= David Granfield =

Roman Catholic priest and theologian

The Reverend David Granfield (April 11, 1922 – July 31, 2010) was a Roman Catholic priest in the Order of Saint Benedict, associated with Saint Anselm's Abbey in Washington, D.C., and a professor emeritus at The Catholic University of America's Columbus School of Law in Washington, D.C. He is most well known as a canon lawyer for his exposition of the Catholic Church’s view on abortion. His text on the inner experience of law continues to be a resource at many law schools.

Granfield graduated from the College of the Holy Cross with a B.A. in 1994. He then earned an LL.B. from Harvard Law School in 1947, and an M.A. in 1953 and S.T.D. in 1962 from the Catholic University of America. He was a professor at the Columbus School of Law from 1960 to 1995.

==Bibliography==

===Books===
- Domestic Relations.
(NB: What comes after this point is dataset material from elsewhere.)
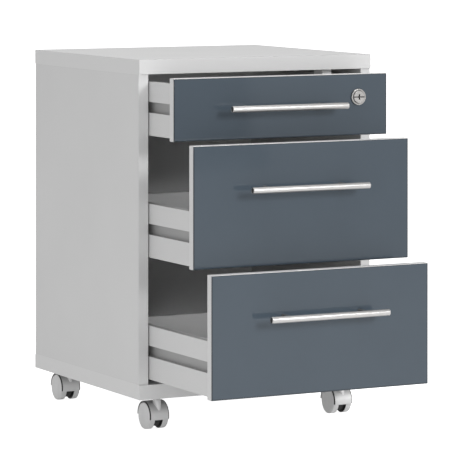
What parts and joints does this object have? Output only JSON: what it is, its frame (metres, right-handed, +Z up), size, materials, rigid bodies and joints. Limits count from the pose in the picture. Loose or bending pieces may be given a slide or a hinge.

New York: Foundation Press, 1963. (with Philip A. Ryan)
- The Abortion Decision. New York: Doubleday, 1969.
- The Inner Experience of Law: A Jurisprudence of Subjectivity. Washington, D.C.: Catholic University of America Press, 1988.
- Heightened Consciousness: The Mystical Difference. New York: Paulist Press, 1991. ISBN 0-8091-3174-9

===Articles===
"Jurors, Jury Charges and Insanity." Catholic University Law Review 14 (January 1965): 1 (with Richard Arens and Jackwell Susman)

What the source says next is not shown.